> STATED TASK: Reproduce the listing below verbatim.

-- start INFORMATION SHOWN --

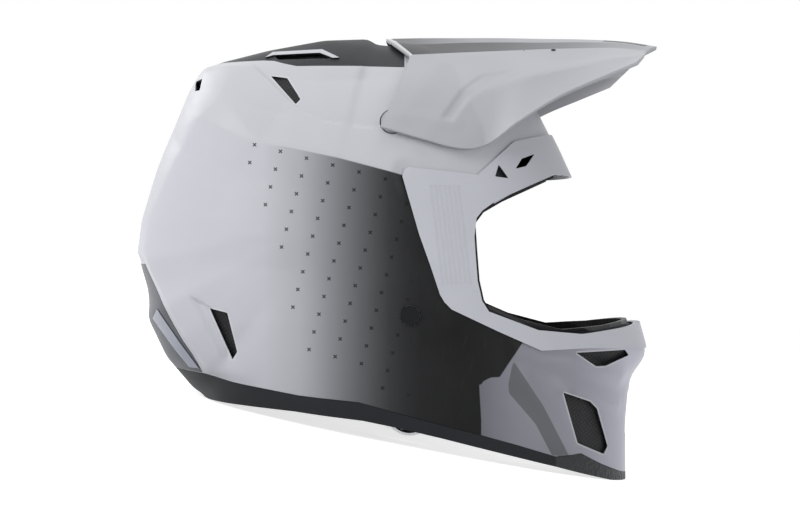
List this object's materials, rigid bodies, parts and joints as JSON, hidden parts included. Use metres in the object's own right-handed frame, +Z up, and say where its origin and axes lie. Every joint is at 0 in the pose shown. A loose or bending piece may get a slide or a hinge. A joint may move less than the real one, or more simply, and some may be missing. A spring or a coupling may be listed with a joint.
{
  "type": "motocross helmet",
  "caption": "Full-face off-road helmet with a tilting peak, open eye port, vented chin bar, pull-out cheek pads and a double D-ring strap.",
  "frame": {"origin": "centre of the helmet's length and width, on the surface it stands on", "axes": "+X to the front of the helmet, +Y to the wearer's left, +Z up"},
  "size_m": [0.3616, 0.244, 0.2997],
  "materials": {
    "shell_lacquer": "satin lacquer on a moulded fibre shell",
    "charcoal_plastic": "fine moulded grain",
    "frame_plastic": "moulded, embossed pattern",
    "peak_plastic": "satin lacquer on injection moulded plastic",
    "edge_rubber": "matt",
    "black_plastic": "fine moulded grain",
    "skid_plastic": "coarse moulded grain",
    "bumper_plastic": "satin moulded",
    "insert_plastic": "satin moulded",
    "vent_mesh": "fine mesh",
    "filter_foam": "open cell foam",
    "liner_foam": "expanded foam beads",
    "comfort_fabric": "brushed knit over foam",
    "disc_plastic": "smooth low-friction plastic",
    "stud_plastic": "smooth moulded",
    "tab_webbing": "woven tape",
    "strap_webbing": "woven tape",
    "steel": "bead blasted",
    "ring_steel": "polished, plated"
  },
  "bodies": {
    "helmet": {"outer_shell": "shell_lacquer", "crown_insert": "charcoal_plastic", "face_frame": "frame_plastic", "eye_port_gasket": "edge_rubber", "chin_deflector": "black_plastic", "base_trim": "edge_rubber", "chin_skid": "skid_plastic", "rear_bumper": "bumper_plastic", "rear_bumper_inserts": "insert_plastic", "brow_vent_plugs": "charcoal_plastic", "upper_vent_screens": "vent_mesh", "lower_vent_screens": "vent_mesh", "crown_vent_screens": "vent_mesh", "rear_vent_screens": "vent_mesh", "chin_upper_screens": "vent_mesh", "chin_lower_screens": "vent_mesh", "mouth_vent_grille": "black_plastic", "mouth_vent_filter": "filter_foam", "strap_anchor_caps": "black_plastic", "strap_rivets": "steel", "strap_anchor_plates": "steel", "impact_liner": "liner_foam", "chin_liner": "liner_foam", "slip_discs": "disc_plastic", "crown_pad": "comfort_fabric", "neck_roll": "comfort_fabric", "cheek_core_left": "liner_foam", "cheek_core_right": "liner_foam", "cheek_snap_sockets": "stud_plastic", "visor_pivot_studs": "steel", "visor_pivot_sockets": "charcoal_plastic", "chin_rivets": "black_plastic", "strap_short": "strap_webbing", "strap_long": "strap_webbing", "strap_snap": "black_plastic", "d_ring_sleeve": "strap_webbing"},
    "visor": {"visor": "peak_plastic", "visor_arm_bosses": "black_plastic", "visor_pins": "black_plastic"},
    "cheek_left": {"cheek_pad_left": "comfort_fabric", "cheek_snaps_left": "stud_plastic", "release_tab_left": "tab_webbing"},
    "cheek_right": {"cheek_pad_right": "comfort_fabric", "cheek_snaps_right": "stud_plastic", "release_tab_right": "tab_webbing"},
    "ring_inner": {"d_ring_inner": "ring_steel"},
    "ring_outer": {"d_ring_outer": "ring_steel"}
  },
  "joints": [
    {"name": "visor_tilt", "type": "hinge", "parent": "helmet", "child": "visor", "pos_m": [-0.02483, 0, 0.20604], "axis": [0, -1, 0], "range_deg": [-3, 5]},
    {"name": "cheek_left_pull", "type": "slide", "parent": "helmet", "child": "cheek_left", "axis": [0, -1, 0], "range_m": [0, 0.02]},
    {"name": "cheek_right_pull", "type": "slide", "parent": "helmet", "child": "cheek_right", "axis": [0, 1, 0], "range_m": [0, 0.02]},
    {"name": "ring_inner_swing", "type": "hinge", "parent": "helmet", "child": "ring_inner", "pos_m": [0.02254, -0.068, 0.02529], "axis": [0.9811, 0, 0.1935], "range_deg": [-60, 0]},
    {"name": "ring_outer_swing", "type": "hinge", "parent": "helmet", "child": "ring_outer", "pos_m": [0.02254, -0.0614, 0.02529], "axis": [0.9811, 0, 0.1935], "range_deg": [0, 60]}
  ]
}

-- end INFORMATION SHOWN --

> COMPLETE OUTPUT:
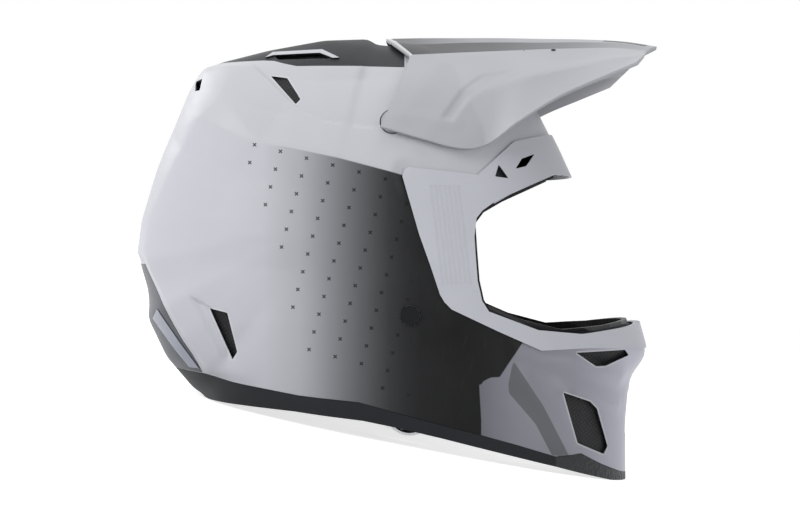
List this object's materials, rigid bodies, parts and joints as JSON, hidden parts included. Use metres in the object's own right-handed frame, +Z up, and say where its origin and axes lie. Every joint is at 0 in the pose shown. A loose or bending piece may get a slide or a hinge. A joint may move less than the real one, or more simply, and some may be missing. A spring or a coupling may be listed with a joint.
{
  "type": "motocross helmet",
  "caption": "Full-face off-road helmet with a tilting peak, open eye port, vented chin bar, pull-out cheek pads and a double D-ring strap.",
  "frame": {"origin": "centre of the helmet's length and width, on the surface it stands on", "axes": "+X to the front of the helmet, +Y to the wearer's left, +Z up"},
  "size_m": [0.3616, 0.244, 0.2997],
  "materials": {
    "shell_lacquer": "satin lacquer on a moulded fibre shell",
    "charcoal_plastic": "fine moulded grain",
    "frame_plastic": "moulded, embossed pattern",
    "peak_plastic": "satin lacquer on injection moulded plastic",
    "edge_rubber": "matt",
    "black_plastic": "fine moulded grain",
    "skid_plastic": "coarse moulded grain",
    "bumper_plastic": "satin moulded",
    "insert_plastic": "satin moulded",
    "vent_mesh": "fine mesh",
    "filter_foam": "open cell foam",
    "liner_foam": "expanded foam beads",
    "comfort_fabric": "brushed knit over foam",
    "disc_plastic": "smooth low-friction plastic",
    "stud_plastic": "smooth moulded",
    "tab_webbing": "woven tape",
    "strap_webbing": "woven tape",
    "steel": "bead blasted",
    "ring_steel": "polished, plated"
  },
  "bodies": {
    "helmet": {"outer_shell": "shell_lacquer", "crown_insert": "charcoal_plastic", "face_frame": "frame_plastic", "eye_port_gasket": "edge_rubber", "chin_deflector": "black_plastic", "base_trim": "edge_rubber", "chin_skid": "skid_plastic", "rear_bumper": "bumper_plastic", "rear_bumper_inserts": "insert_plastic", "brow_vent_plugs": "charcoal_plastic", "upper_vent_screens": "vent_mesh", "lower_vent_screens": "vent_mesh", "crown_vent_screens": "vent_mesh", "rear_vent_screens": "vent_mesh", "chin_upper_screens": "vent_mesh", "chin_lower_screens": "vent_mesh", "mouth_vent_grille": "black_plastic", "mouth_vent_filter": "filter_foam", "strap_anchor_caps": "black_plastic", "strap_rivets": "steel", "strap_anchor_plates": "steel", "impact_liner": "liner_foam", "chin_liner": "liner_foam", "slip_discs": "disc_plastic", "crown_pad": "comfort_fabric", "neck_roll": "comfort_fabric", "cheek_core_left": "liner_foam", "cheek_core_right": "liner_foam", "cheek_snap_sockets": "stud_plastic", "visor_pivot_studs": "steel", "visor_pivot_sockets": "charcoal_plastic", "chin_rivets": "black_plastic", "strap_short": "strap_webbing", "strap_long": "strap_webbing", "strap_snap": "black_plastic", "d_ring_sleeve": "strap_webbing"},
    "visor": {"visor": "peak_plastic", "visor_arm_bosses": "black_plastic", "visor_pins": "black_plastic"},
    "cheek_left": {"cheek_pad_left": "comfort_fabric", "cheek_snaps_left": "stud_plastic", "release_tab_left": "tab_webbing"},
    "cheek_right": {"cheek_pad_right": "comfort_fabric", "cheek_snaps_right": "stud_plastic", "release_tab_right": "tab_webbing"},
    "ring_inner": {"d_ring_inner": "ring_steel"},
    "ring_outer": {"d_ring_outer": "ring_steel"}
  },
  "joints": [
    {"name": "visor_tilt", "type": "hinge", "parent": "helmet", "child": "visor", "pos_m": [-0.02483, 0, 0.20604], "axis": [0, -1, 0], "range_deg": [-3, 5]},
    {"name": "cheek_left_pull", "type": "slide", "parent": "helmet", "child": "cheek_left", "axis": [0, -1, 0], "range_m": [0, 0.02]},
    {"name": "cheek_right_pull", "type": "slide", "parent": "helmet", "child": "cheek_right", "axis": [0, 1, 0], "range_m": [0, 0.02]},
    {"name": "ring_inner_swing", "type": "hinge", "parent": "helmet", "child": "ring_inner", "pos_m": [0.02254, -0.068, 0.02529], "axis": [0.9811, 0, 0.1935], "range_deg": [-60, 0]},
    {"name": "ring_outer_swing", "type": "hinge", "parent": "helmet", "child": "ring_outer", "pos_m": [0.02254, -0.0614, 0.02529], "axis": [0.9811, 0, 0.1935], "range_deg": [0, 60]}
  ]
}